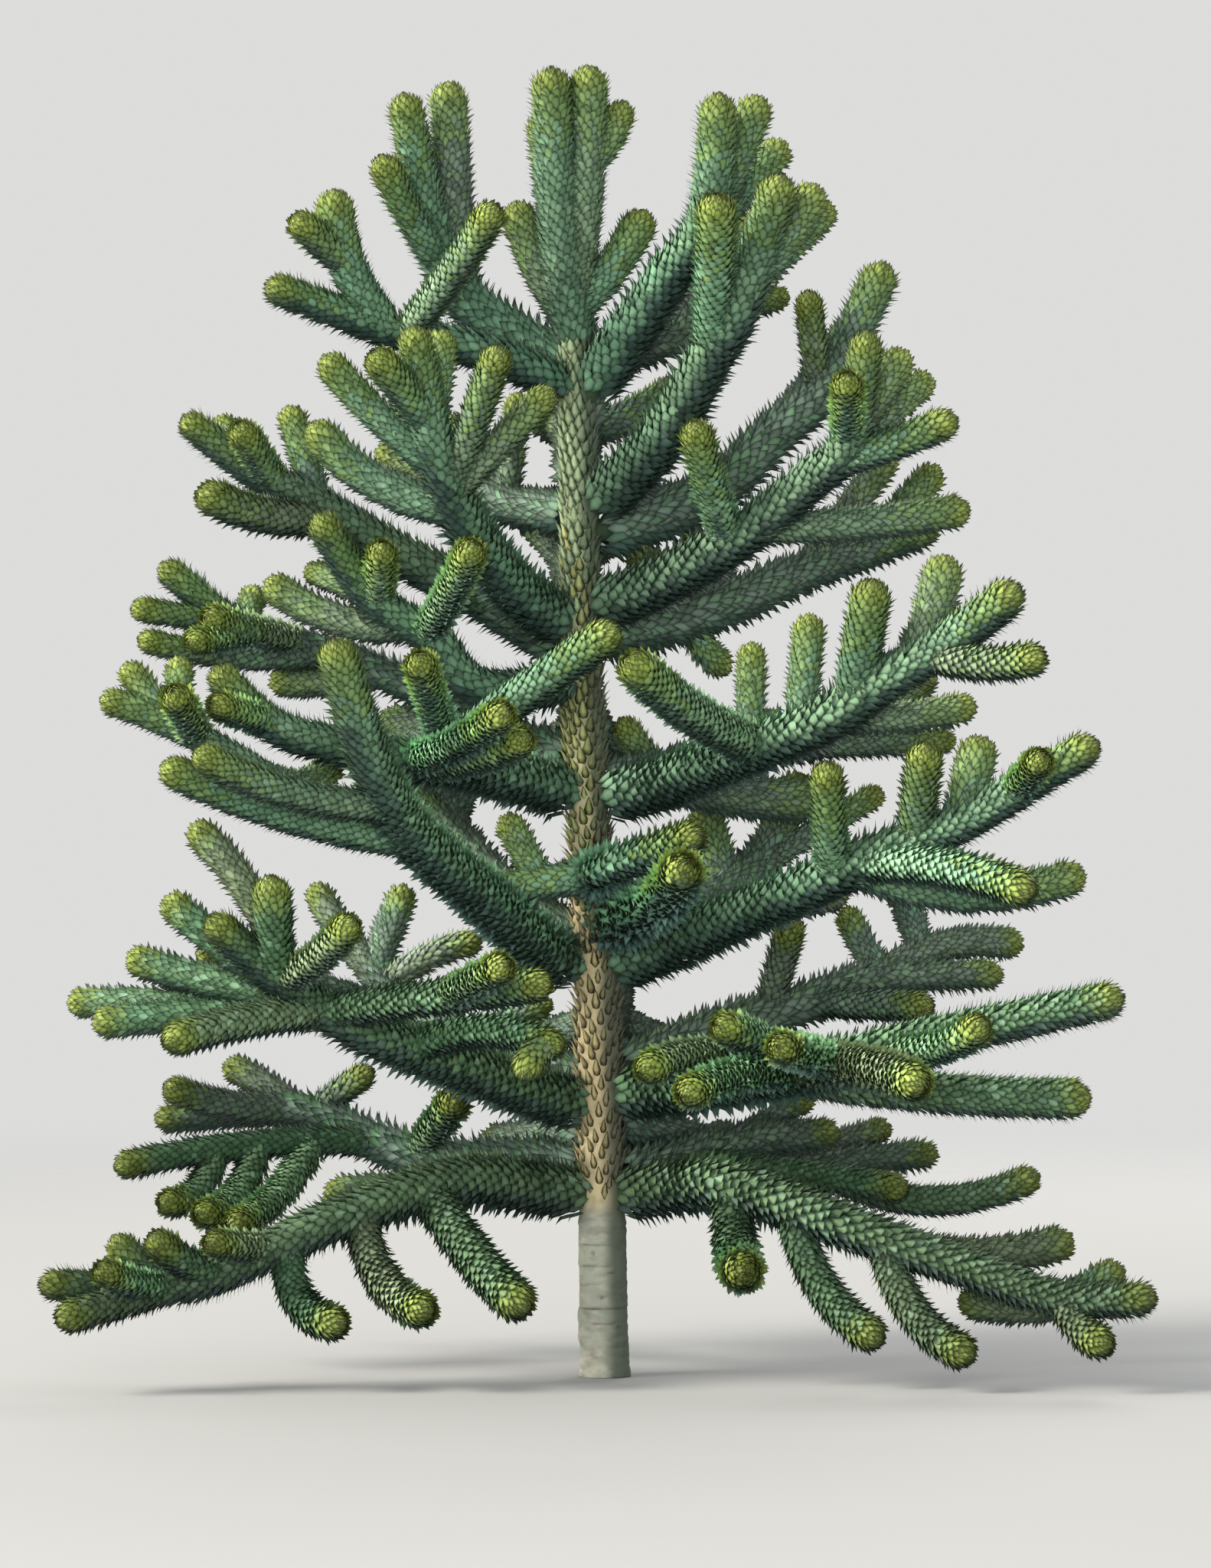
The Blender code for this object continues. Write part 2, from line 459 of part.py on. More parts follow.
class Skin:
    """A closed skin grown ring by ring round a line: plain rings of the core, and
    whorls of leaves whose points stand out of it."""

    def __init__(self, line, sides=LIMB_SIDES):
        self.line = line
        self.sides = sides
        self.turn = 0
        self.points = []
        self.faces = []
        self.last = None

    def spot(self, mark, radius, half_turns):
        centre, _, side, up = self.line.frame(mark)
        angle = half_turns * math.pi / self.sides
        self.points.append(centre + (side * math.cos(angle) + up * math.sin(angle)) * radius)
        return len(self.points) - 1

    def ring(self, mark, radius):
        return [self.spot(mark, radius, 2 * k + self.turn) for k in range(self.sides)]

    def pairs(self):
        return [(k, (k + 1) % self.sides) for k in range(self.sides)]

    def start(self, mark, radius):
        self.last = self.ring(mark, radius)
        self.faces.append(self.last[::-1])

    def grow(self, mark, radius):
        new = self.ring(mark, radius)
        for a, b in self.pairs():
            self.faces.append([self.last[a], self.last[b], new[b], new[a]])
        self.last = new

    def whorl(self, mark, radius, core, keep):
        """A ring of leaf points, each over the middle of one side of the ring
        before it. A point that keep refuses stays down in the core."""
        self.turn += 1
        new = []
        for k in range(self.sides):
            leaf = self.spot(mark, radius, 2 * k + self.turn)
            if not keep(self.points[leaf]):
                self.points.pop()
                leaf = self.spot(mark, core, 2 * k + self.turn)
            new.append(leaf)
        for a, b in self.pairs():
            self.faces.append([self.last[a], self.last[b], new[a]])
            self.faces.append([self.last[b], new[b], new[a]])
        self.last = new

    def round_end(self, mark):
        self.points.append(self.line.frame(mark)[0])
        for a, b in self.pairs():
            self.faces.append([self.last[a], self.last[b], len(self.points) - 1])

    def flat_end(self):
        self.faces.append(self.last)


class Limb:
    """One bough or shoot: its line and its width along it."""

    def __init__(self, points, root_width, tip_width, cluster):
        self.line = Line(points)
        self.root_width = root_width
        self.tip_width = tip_width
        self.cluster = cluster

    def width(self, mark):
        share = mark / self.line.length
        return self.root_width + (self.tip_width - self.root_width) * share

    def core(self, mark):
        return min(self.width(mark) * CORE_SHARE, ROOT_CORE + mark * ROOT_CORE_SPREAD)

    def reach(self, mark):
        return self.width(mark) / 2 + LEAF_STAND


def lay_out(spec):
    """The limbs of one cluster: its own line first, then its shoots in order."""
    if spec is LEADER:
        start = trunk_centre(TRUNK_TOP - LEADER_SINK)
    else:
        start = trunk_centre(spec["height"])
    root_width = BOUGH_ROOT_WIDTH if spec["bough_end"] else spec["width"] * STEM_ROOT_SWELL
    knots = [start] + [placed(place) for place in spec["way"]]
    limbs = [Limb(smooth_points(knots), root_width, spec["width"], spec["name"])]
    for row in spec["shoots"]:
        parent = limbs[row["on"]]
        root = parent.line.frame(row["leave"] * parent.line.length)[0]
        points = bowed_points(root, placed(row["tip"]), row["bow"])
        limbs.append(Limb(points, row["width"], row["width"], spec["name"]))
    return limbs


CLUSTERS = [(spec, lay_out(spec)) for spec in LIMBS]


class Crowd:
    """Every limb's middle line as one cloud, to keep leaf points clear of limbs."""

    def __init__(self, clusters, spacing=0.015):
        points, cores, reaches, owners, names = [], [], [], [], []
        for _, limbs in clusters:
            for one in limbs:
                count = max(4, round(one.line.length / spacing))
                for mark in np.linspace(0, one.line.length, count):
                    points.append(tuple(one.line.frame(mark)[0]))
                    cores.append(one.core(mark))
                    reaches.append(one.reach(mark))
                    owners.append(id(one))
                    names.append(one.cluster)
        self.points = np.array(points)
        self.cores = np.array(cores)
        self.reaches = np.array(reaches)
        self.owners = np.array(owners)
        self.names = np.array(names)

    def free(self, point, one):
        """Whether a leaf point of this limb is clear of all other limbs, by the
        core's width in its own cluster and by the leaves' reach in another."""
        away = np.linalg.norm(self.points - np.array(tuple(point)), axis=1)
        mine = self.owners == id(one)
        same = self.names == one.cluster
        room = np.where(same, self.cores + SAME_CLUSTER_ROOM,
                        self.reaches + OTHER_CLUSTER_ROOM)
        return not np.any((away < room) & ~mine)

    def free_of_all(self, point):
        away = np.linalg.norm(self.points - np.array(tuple(point)), axis=1)
        return not np.any(away < self.reaches + OTHER_CLUSTER_ROOM)


CROWD = Crowd(CLUSTERS)


def clear_of_trunk(point):
    if point.z > TRUNK_TOP + TRUNK_TOP_ROOM:
        return True
    centre = trunk_centre(point.z)
    return math.hypot(point.x - centre.x, point.y - centre.y) > TRUNK_ROOM


def whorl_marks(line, first, pitch):
    """Necks of the whorls from `first` on, spaced evenly to the tip."""
    count = max(2, round((line.length - first) / pitch))
    return [float(mark) for mark in np.linspace(first, line.length, count + 1)[:-1]]


def skin_limb(one, pitch, first=0.0, begin=0, stop=None):
    """The skin of a limb from whorl number `begin` up to number `stop`, or to its
    round tip. The part before whorl 0 is the plain root."""
    line = one.line
    marks = whorl_marks(line, first, pitch)
    step = line.length - marks[-1]
    skin = Skin(line)
    skin.turn = begin

    def keep(point):
        return CROWD.free(point, one) and clear_of_trunk(point)

    if begin:
        skin.start(marks[begin] + GAP, one.core(marks[begin]))
    else:
        skin.start(0.0, one.core(0.0) * (1.0 if first else SHOOT_ROOT_SHARE))
        if first:
            skin.grow(first, one.core(first))
    last = len(marks) if stop is None else stop
    for number in range(begin, last):
        mark = marks[number]
        following = marks[number + 1] if number + 1 < len(marks) else line.length
        final = number + 1 == len(marks)
        stand = one.reach(following) * (LAST_STAND if final else 1.0)
        point_mark = mark + step * (LAST_POINT if final else LEAF_POINT)
        skin.whorl(point_mark, stand, one.core(point_mark), keep)
        if final:
            skin.round_end(line.length)
        else:
            skin.grow(following, one.core(following))
    if stop is not None:
        skin.flat_end()
    return skin


def skin_trunk(grow=0.0):
    """The trunk, bare below and clothed in old leaves above, or the same shape a
    little larger, which cuts the limbs' roots."""
    top = TRUNK_TOP + grow
    line = Line([trunk_centre(height) for height in np.linspace(0.0, top, 61)], upright=True)
    swell = grow / math.cos(math.pi / TRUNK_SIDES)
    skin = Skin(line, TRUNK_SIDES)
    skin.start(0.0, between(TRUNK_RADIUS, 0.0) + swell)
    for height in BARE_HEIGHTS + (LEAFY_FROM,):
        skin.grow(height, between(TRUNK_RADIUS, height) + swell)
    count = round((line.length - LEAFY_FROM) / TRUNK_LEAF_PITCH)
    marks = np.linspace(LEAFY_FROM, line.length, count + 1)
    for mark, following in zip(marks, marks[1:]):
        step = following - mark
        radius = between(TRUNK_RADIUS, mark) + swell
        skin.whorl(mark + step * LEAF_POINT, radius + TRUNK_LEAF_STAND, radius,
                   CROWD.free_of_all)
        skin.grow(following, between(TRUNK_RADIUS, following) + swell)
    skin.flat_end()
    return skin


def clear_scene():
    for thing in list(bpy.data.objects):
        bpy.data.objects.remove(thing, do_unlink=True)


def finish(name, colour, roughness):
    material = bpy.data.materials.new(name + "_finish")
    material.use_nodes = True
    shader = material.node_tree.nodes["Principled BSDF"]
    shader.inputs["Base Color"].default_value = (*colour, 1.0)
    shader.inputs["Roughness"].default_value = roughness
    return material


def solid(name, skin, look=None, origin=Vector((0, 0, 0)), home=None):
    """An object from a skin, with its own origin and its own material."""
    mesh = bpy.data.meshes.new(name)
    mesh.from_pydata([tuple(point - origin) for point in skin.points], [], skin.faces)
    if look:
        mesh.materials.append(finish(name, *look))
    thing = bpy.data.objects.new(name, mesh)
    thing.location = origin
    (home or bpy.context.scene.collection).objects.link(thing)
    return thing


def shells(bm):
    """The mesh's separate shells, as sets of faces."""
    left = set(bm.faces)
    found = []
    while left:
        seed = left.pop()
        shell = {seed}
        front = [seed]
        while front:
            for edge in front.pop().edges:
                for face in edge.link_faces:
                    if face in left:
                        left.remove(face)
                        shell.add(face)
                        front.append(face)
        found.append(shell)
    return found


def keep_main_shell(thing):
    """Drops loose scraps and the skins of sealed hollows, which fills them."""
    bm = bmesh.new()
    bm.from_mesh(thing.data)
    parts = sorted(shells(bm), key=len)
    scraps = [face for part in parts[:-1] for face in part]
    if scraps:
        bmesh.ops.delete(bm, geom=scraps, context="FACES")
    bm.to_mesh(thing.data)
    bm.free()


def apply_modifiers(thing):
    graph = bpy.context.evaluated_depsgraph_get()
    mesh = bpy.data.meshes.new_from_object(thing.evaluated_get(graph))
    thing.modifiers.clear()
    old = thing.data
    thing.data = mesh
    bpy.data.meshes.remove(old)


def fuse(thing, others):
    """Joins the shoots of a cluster to its stem with one union, then removes them."""
    join = thing.modifiers.new("join", "BOOLEAN")
    join.operation = "UNION"
    join.operand_type = "COLLECTION"
    join.collection = others
    apply_modifiers(thing)
    for one in list(others.objects):
        bpy.data.objects.remove(one, do_unlink=True)
    bpy.data.collections.remove(others)
    keep_main_shell(thing)


def cut_at_trunk(thing, cutter):
    cut = thing.modifiers.new("seat on trunk", "BOOLEAN")
    cut.operation = "DIFFERENCE"
    cut.object = cutter
    apply_modifiers(thing)
    keep_main_shell(thing)


def whorl_at(one, share, first, pitch):
    """Number of the whorl whose neck is nearest to a share of the limb's length."""
    marks = whorl_marks(one.line, first, pitch)
    return min(range(1, len(marks)), key=lambda k: abs(marks[k] - share * one.line.length))


def build_cluster(spec, limbs, cutter, root):
    """One bough, where the limb has one, and the foliage that it carries."""
    main = limbs[0]
    first = 2 * LEADER_SINK if spec is LEADER else TRUNK_ROOM
    begin = 0
    if spec["bough_end"]:
        begin = whorl_at(main, spec["bough_end"], first, BOUGH_LEAF_PITCH)
        skin = skin_limb(main, BOUGH_LEAF_PITCH, first, stop=begin)
        bough = solid("bough_" + spec["name"], skin, BOUGH_LEAVES, skin.line.frame(0)[0])
        cut_at_trunk(bough, cutter)
        bough.parent = root
    skin = skin_limb(main, BOUGH_LEAF_PITCH, first, begin=begin)
    origin = skin.line.frame(whorl_marks(main.line, first, BOUGH_LEAF_PITCH)[begin])[0]
    look = CROWN_LEAVES if spec in TOP_TIER or spec is LEADER else SHOOT_LEAVES
    foliage = solid("foliage_" + spec["name"], skin, look, origin)
    others = bpy.data.collections.new("shoots of " + spec["name"])
    for number, one in enumerate(limbs[1:]):
        sprig = skin_limb(one, SHOOT_LEAF_PITCH)
        solid("shoot_%d" % number, sprig, None, origin, others)
    if others.objects:
        fuse(foliage, others)
    if not spec["bough_end"]:
        cut_at_trunk(foliage, cutter)
    foliage.parent = root


def build():
    clear_scene()
    root = bpy.data.objects.new("tree", None)
    bpy.context.scene.collection.objects.link(root)
    trunk = solid("trunk", skin_trunk(), BARK)
    trunk.data.shade_smooth()
    trunk.data.set_sharp_from_angle(angle=SMOOTH_ANGLE)
    trunk.parent = root
    cutter = solid("trunk_clearance", skin_trunk(GAP))
    cutter.hide_render = True
    cutter.display_type = "WIRE"
    for spec, limbs in CLUSTERS:
        build_cluster(spec, limbs, cutter, root)


build()
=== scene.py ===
import math

import bpy
import numpy as np
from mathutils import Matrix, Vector, kdtree


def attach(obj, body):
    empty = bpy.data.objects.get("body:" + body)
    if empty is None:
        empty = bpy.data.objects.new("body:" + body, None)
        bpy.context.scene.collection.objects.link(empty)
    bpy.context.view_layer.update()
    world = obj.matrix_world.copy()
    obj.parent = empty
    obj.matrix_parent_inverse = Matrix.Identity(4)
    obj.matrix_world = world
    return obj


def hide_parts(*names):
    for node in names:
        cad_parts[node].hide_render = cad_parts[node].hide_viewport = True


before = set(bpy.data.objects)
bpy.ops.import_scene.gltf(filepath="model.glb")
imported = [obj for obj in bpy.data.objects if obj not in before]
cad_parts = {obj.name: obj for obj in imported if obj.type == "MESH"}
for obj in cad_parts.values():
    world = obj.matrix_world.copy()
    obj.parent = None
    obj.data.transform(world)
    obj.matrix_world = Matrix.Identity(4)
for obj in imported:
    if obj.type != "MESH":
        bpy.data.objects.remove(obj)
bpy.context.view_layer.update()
print("frame loaded,", len(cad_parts), "solids")

# The camera stands where the drawing was seen from
view = {
    "eyeHeight": 1.268,  # height of the eye over the ground
    "away": 14.0,  # from the eye to the trunk
    "aside": 0.0016,
    "pictureHeight": 3.359,  # of what the picture shows at the trunk
    "sensor": 36.0,
    "sight": 200.0,
}


def makeCamera():
    camera = bpy.data.objects.new("camera", bpy.data.cameras.new("camera"))
    camera.data.sensor_width = view["sensor"]
    camera.data.lens = view["sensor"] * view["away"] / view["pictureHeight"]
    camera.location = (view["aside"], -view["away"], view["eyeHeight"])
    camera.rotation_euler = (math.radians(90), 0, 0)
    camera.data.clip_end = view["sight"]
    bpy.context.scene.collection.objects.link(camera)
    bpy.context.scene.camera = camera


# The trunk: lean of its middle and radius of its wood, each by height
trunkShape = {
    "top": 2.22,
    "lean": ((0.0, 0.0), (0.35, -0.006), (0.85, -0.017), (1.44, -0.047), (2.22, -0.062)),
    "radius": ((0.0, 0.0565), (0.03, 0.0535), (0.12, 0.0515), (0.33, 0.0515),
               (0.37, 0.046), (1.2, 0.041), (2.22, 0.034)),
    "leafyFrom": 0.37,
}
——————
__Objective__:
Repeat, unchanged, every line from the one that contains "cut_at_trunk(bough, cutter)" to the one that contains "imported = [obj", including both, and no other line.

__Final result__:
        cut_at_trunk(bough, cutter)
        bough.parent = root
    skin = skin_limb(main, BOUGH_LEAF_PITCH, first, begin=begin)
    origin = skin.line.frame(whorl_marks(main.line, first, BOUGH_LEAF_PITCH)[begin])[0]
    look = CROWN_LEAVES if spec in TOP_TIER or spec is LEADER else SHOOT_LEAVES
    foliage = solid("foliage_" + spec["name"], skin, look, origin)
    others = bpy.data.collections.new("shoots of " + spec["name"])
    for number, one in enumerate(limbs[1:]):
        sprig = skin_limb(one, SHOOT_LEAF_PITCH)
        solid("shoot_%d" % number, sprig, None, origin, others)
    if others.objects:
        fuse(foliage, others)
    if not spec["bough_end"]:
        cut_at_trunk(foliage, cutter)
    foliage.parent = root


def build():
    clear_scene()
    root = bpy.data.objects.new("tree", None)
    bpy.context.scene.collection.objects.link(root)
    trunk = solid("trunk", skin_trunk(), BARK)
    trunk.data.shade_smooth()
    trunk.data.set_sharp_from_angle(angle=SMOOTH_ANGLE)
    trunk.parent = root
    cutter = solid("trunk_clearance", skin_trunk(GAP))
    cutter.hide_render = True
    cutter.display_type = "WIRE"
    for spec, limbs in CLUSTERS:
        build_cluster(spec, limbs, cutter, root)


build()
=== scene.py ===
import math

import bpy
import numpy as np
from mathutils import Matrix, Vector, kdtree


def attach(obj, body):
    empty = bpy.data.objects.get("body:" + body)
    if empty is None:
        empty = bpy.data.objects.new("body:" + body, None)
        bpy.context.scene.collection.objects.link(empty)
    bpy.context.view_layer.update()
    world = obj.matrix_world.copy()
    obj.parent = empty
    obj.matrix_parent_inverse = Matrix.Identity(4)
    obj.matrix_world = world
    return obj


def hide_parts(*names):
    for node in names:
        cad_parts[node].hide_render = cad_parts[node].hide_viewport = True


before = set(bpy.data.objects)
bpy.ops.import_scene.gltf(filepath="model.glb")
imported = [obj for obj in bpy.data.objects if obj not in before]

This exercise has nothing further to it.